-- BEGIN Given information --

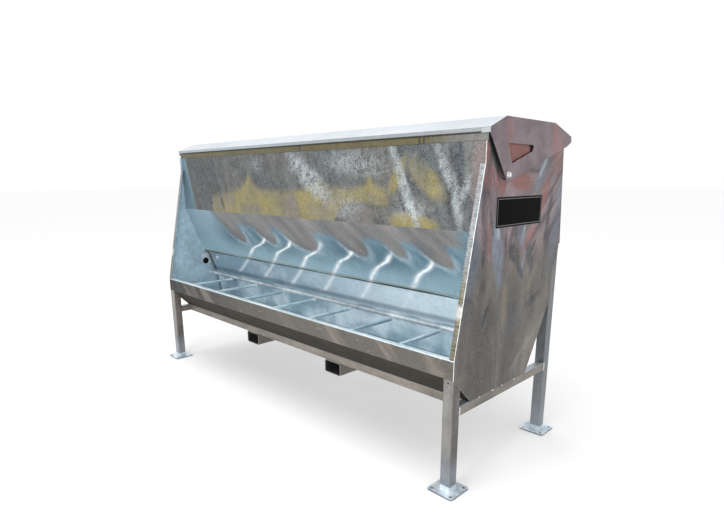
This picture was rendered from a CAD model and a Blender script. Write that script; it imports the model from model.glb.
import math
import random

import bmesh
import bpy
from mathutils import Matrix, Vector


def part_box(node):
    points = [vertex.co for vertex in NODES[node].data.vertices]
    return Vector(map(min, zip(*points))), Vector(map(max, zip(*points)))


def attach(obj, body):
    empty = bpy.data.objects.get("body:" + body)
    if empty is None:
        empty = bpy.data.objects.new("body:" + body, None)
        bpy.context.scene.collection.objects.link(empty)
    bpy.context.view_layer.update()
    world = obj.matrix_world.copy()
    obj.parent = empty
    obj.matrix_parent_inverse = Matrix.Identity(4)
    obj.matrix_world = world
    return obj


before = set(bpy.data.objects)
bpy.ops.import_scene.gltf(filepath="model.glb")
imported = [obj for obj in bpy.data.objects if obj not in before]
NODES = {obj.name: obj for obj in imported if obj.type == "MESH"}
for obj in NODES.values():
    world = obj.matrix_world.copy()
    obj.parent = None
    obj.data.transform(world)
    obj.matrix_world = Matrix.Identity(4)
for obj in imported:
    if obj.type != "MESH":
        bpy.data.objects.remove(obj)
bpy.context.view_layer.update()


# ------------------------------------------------------------------- measures
# Places in metres that the paint and the welds need: most are read from the frame.

def low(node):
    return Vector(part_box(node)[0])


def high(node):
    return Vector(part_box(node)[1])


def middle(node):
    return (low(node) + high(node)) / 2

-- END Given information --

■ Goal of the exercise
Collect each line above holding the string "body".

■ Solved exercise
def attach(obj, body):
    empty = bpy.data.objects.get("body:" + body)
        empty = bpy.data.objects.new("body:" + body, None)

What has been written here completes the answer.